The incentives are different. Bioweapons are mainly destructive and not useful for achieving any aims that are sane (they don't secure energy, they don't increase local prosperity, they don't win land wars, they don't target political opponents, etc). Anyone who defects from banning them gains a target on their back and that is it. I can't think of a use for bioweapons.
Contrast to AI. Literally anyone who gets involved, from a teen upwards gains magical new powers across a range of arts and sciences as well as gaining new insights into any questions they have. There is a vague promise of utopia where it no longer makes sense for humans to work (probably won't work out that way, but whatever). Defectors gain massive advantages and can also maintain plausible deniability.

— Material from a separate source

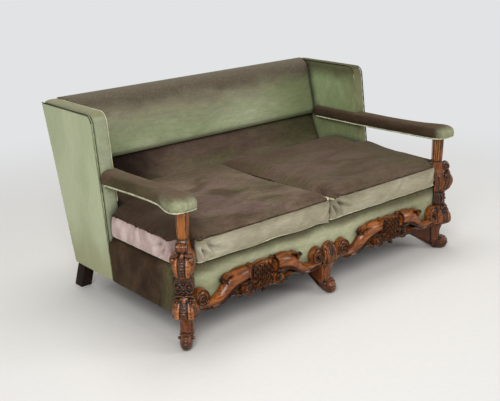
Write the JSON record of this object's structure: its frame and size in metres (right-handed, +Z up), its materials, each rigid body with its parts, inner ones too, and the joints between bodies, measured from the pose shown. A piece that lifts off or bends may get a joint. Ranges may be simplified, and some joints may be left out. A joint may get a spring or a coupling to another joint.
{
  "type": "two-seat sofa",
  "caption": "Upholstered two-seat sofa with square wings, padded open arms, loose seat cushions, and a carved show-wood front with scroll legs and pierced aprons.",
  "frame": {"origin": "on the floor under the middle of the sofa's bounding box", "axes": "+X along the seat towards the sofa's right as seen from the front, +Y to the back, +Z up"},
  "size_m": [1.7486, 1.0781, 0.901],
  "materials": {
    "walnut": "polished, dark in the carving",
    "stained_wood": "dark stain, satin",
    "beech": "sawn and planed, unfinished",
    "sage_velvet": "short-pile velvet",
    "brown_velvet": "short-pile velvet, nap brushed dark",
    "jute": "woven webbing",
    "hessian": "coarse plain weave",
    "stuffing": "felted fibre",
    "black_cloth": "thin plain cloth",
    "spring_steel": "coppered or bare wire"
  },
  "bodies": {
    "frame": {"back_webbing": "jute", "bottom_cloth": "black_cloth", "centre_leg": "walnut", "centre_seat_rail": "beech", "front_border": "sage_velvet", "front_seat_rail": "beech", "left_apron": "walnut", "left_arm_pad": "brown_velvet", "left_arm_rail": "beech", "left_back_post": "stained_wood", "left_front_corner_block": "beech", "left_front_leg": "walnut", "left_outer_wing_panel": "sage_velvet", "left_rear_corner_block": "beech", "left_seat_rail": "beech", "left_side_border": "brown_velvet", "left_spring_1": "spring_steel", "left_spring_2": "spring_steel", "left_spring_3": "spring_steel", "left_spring_4": "spring_steel", "left_spring_5": "spring_steel", "left_spring_6": "spring_steel", "left_wing_pad": "sage_velvet", "left_wing_top_rail": "beech", "left_wing_upright": "beech", "lower_back_pad": "brown_velvet", "lower_back_rail": "beech", "middle_back_rail": "beech", "outside_back_panel": "sage_velvet", "platform_cover": "brown_velvet", "rear_seat_rail": "beech", "right_apron": "walnut", "right_arm_pad": "brown_velvet", "right_arm_rail": "beech", "right_back_post": "stained_wood", "right_front_corner_block": "beech", "right_front_leg": "walnut", "right_outer_wing_panel": "sage_velvet", "right_rear_corner_block": "beech", "right_seat_rail": "beech", "right_side_border": "brown_velvet", "right_spring_1": "spring_steel", "right_spring_2": "spring_steel", "right_spring_3": "spring_steel", "right_spring_4": "spring_steel", "right_spring_5": "spring_steel", "right_spring_6": "spring_steel", "right_wing_pad": "sage_velvet", "right_wing_top_rail": "beech", "right_wing_upright": "beech", "seat_stuffing": "stuffing", "seat_webbing": "jute", "spring_hessian": "hessian", "top_back_rail": "beech", "upper_back_pad": "sage_velvet"},
    "left_cushion": {"left_seat_cushion": "brown_velvet"},
    "right_cushion": {"right_seat_cushion": "brown_velvet"}
  },
  "joints": [
    {"name": "left_cushion_lift", "type": "slide", "parent": "frame", "child": "left_cushion", "axis": [0, 0, 1], "range_m": [0, 0.07]},
    {"name": "right_cushion_lift", "type": "slide", "parent": "frame", "child": "right_cushion", "axis": [0, 0, 1], "range_m": [0, 0.07]}
  ]
}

I can't speak for parent, but there is a point at which I just stop caring. Either thinga will get bad enough and people will revolt like they tend to do when its too late or they won't. Nihilism is one hell of a drug.

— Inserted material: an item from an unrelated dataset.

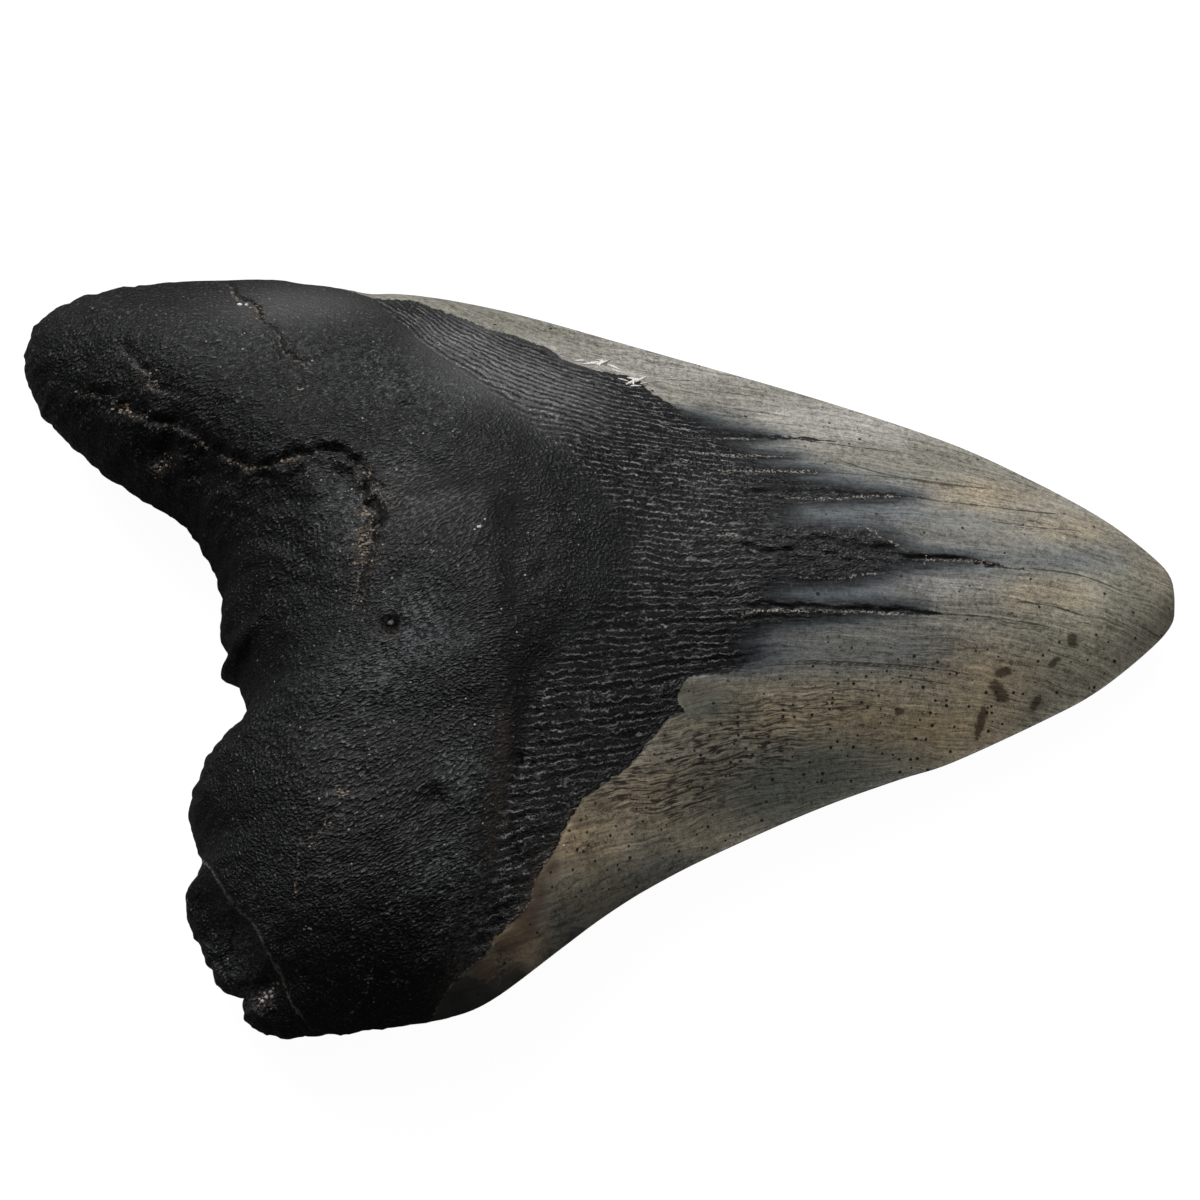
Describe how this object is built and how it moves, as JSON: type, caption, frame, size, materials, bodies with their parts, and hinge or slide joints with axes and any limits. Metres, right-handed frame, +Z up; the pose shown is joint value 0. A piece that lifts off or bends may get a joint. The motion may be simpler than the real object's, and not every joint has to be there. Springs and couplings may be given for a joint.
{
  "type": "megalodon tooth",
  "caption": "Fossil shark tooth lying on its labial face: dark two-lobed root, wrinkled bourlette and a worn grey-brown enamel crown with lengthwise fissures.",
  "frame": {"origin": "under the middle of the bounding box, level with the surface the tooth rests on", "axes": "+X along the crown towards its tip, +Y towards the longer root lobe, +Z up, out of the lingual face"},
  "size_m": [0.1254, 0.0874, 0.0285],
  "materials": {
    "fossil": "mineralised: near-black semi-gloss root and bourlette, satin grey-brown enamel"
  },
  "bodies": {
    "root": {"tooth": "fossil"}
  },
  "joints": []
}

Separately, on a personal level, I find social justice annoying.
But then I have coffee and play with my kid and no longer wish to destroy the world.
I don't know how much "hidden" knowledge there is in AI research. In biotech stuff, those can make or break an experiment easily and there is just so many of them and they are all trivial when known but absolutely critical. Some of them actually has zero reason to exist but they still exist, similar to a block of legacy code that was commented as "do not remove, shit breaks when removed". Nobody knows why and everybody just follow it religiously.

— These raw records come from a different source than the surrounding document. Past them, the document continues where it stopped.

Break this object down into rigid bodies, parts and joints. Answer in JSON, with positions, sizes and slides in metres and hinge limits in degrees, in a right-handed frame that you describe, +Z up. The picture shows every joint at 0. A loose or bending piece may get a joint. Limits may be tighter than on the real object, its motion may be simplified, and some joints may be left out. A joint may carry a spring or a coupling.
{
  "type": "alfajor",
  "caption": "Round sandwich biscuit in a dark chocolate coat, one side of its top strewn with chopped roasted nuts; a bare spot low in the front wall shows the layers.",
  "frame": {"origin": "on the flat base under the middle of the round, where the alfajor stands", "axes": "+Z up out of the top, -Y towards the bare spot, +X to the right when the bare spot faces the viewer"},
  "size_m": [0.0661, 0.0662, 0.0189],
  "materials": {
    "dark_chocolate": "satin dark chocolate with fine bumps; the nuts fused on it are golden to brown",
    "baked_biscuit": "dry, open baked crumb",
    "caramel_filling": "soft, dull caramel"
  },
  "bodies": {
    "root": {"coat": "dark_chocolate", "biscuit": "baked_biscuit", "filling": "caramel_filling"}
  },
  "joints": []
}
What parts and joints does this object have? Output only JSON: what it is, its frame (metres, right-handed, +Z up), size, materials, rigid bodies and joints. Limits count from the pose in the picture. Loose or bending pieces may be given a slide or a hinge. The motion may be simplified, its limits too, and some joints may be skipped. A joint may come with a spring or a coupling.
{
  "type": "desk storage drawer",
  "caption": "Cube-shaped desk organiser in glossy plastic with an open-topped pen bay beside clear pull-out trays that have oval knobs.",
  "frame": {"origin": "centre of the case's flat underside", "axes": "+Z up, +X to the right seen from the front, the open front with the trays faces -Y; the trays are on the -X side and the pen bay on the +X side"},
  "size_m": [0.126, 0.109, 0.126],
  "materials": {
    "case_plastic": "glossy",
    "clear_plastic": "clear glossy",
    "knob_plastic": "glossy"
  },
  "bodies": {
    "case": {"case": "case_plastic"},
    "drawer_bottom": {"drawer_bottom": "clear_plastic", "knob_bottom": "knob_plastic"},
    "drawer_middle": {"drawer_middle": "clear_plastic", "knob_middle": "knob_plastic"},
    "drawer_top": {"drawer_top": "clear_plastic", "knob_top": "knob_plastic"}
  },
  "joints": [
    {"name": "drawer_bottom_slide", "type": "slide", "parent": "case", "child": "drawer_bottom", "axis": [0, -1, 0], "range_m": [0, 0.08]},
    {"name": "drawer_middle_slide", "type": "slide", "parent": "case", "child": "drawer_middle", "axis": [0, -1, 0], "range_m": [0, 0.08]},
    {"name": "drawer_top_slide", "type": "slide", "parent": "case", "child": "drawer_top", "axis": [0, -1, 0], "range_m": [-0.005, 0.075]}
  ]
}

So the same approach may or may not work for AI. Forcing stuff to go underground in AI research may not hinder them that much...
The issue is that most "underground" groups do not have access to top researchers or experienced engineers; those tend to be public figures, or people who want to become public figures. Furthermore, complete secrecy requires tightly restricting communication in a way that makes collaboration even within an organization harder; note how terrorist groups have to operate in isolated "cells."
I'm sure that anyone could replicate GPT-4, but creating radical new advances would be very hard to do in secret.
Furthermore, while many such groups (particularly state actors) have plenty of funding, for other groups it will take a great deal of time and effort to raise or steal the necessary cash in secret, potentially making the costs outweigh the the benefits. If you make a profit, you'll also need to launder the resulting profits, which reasonable crypto regulations would make harder.
Ultimately, nobody can entirely stop "underground" AI. If you think AI will bring about the singularity and destroy mankind, laws cannot stop it. But if your worries are more pedestrian, merely reducing the prevalence of such systems is more than enough.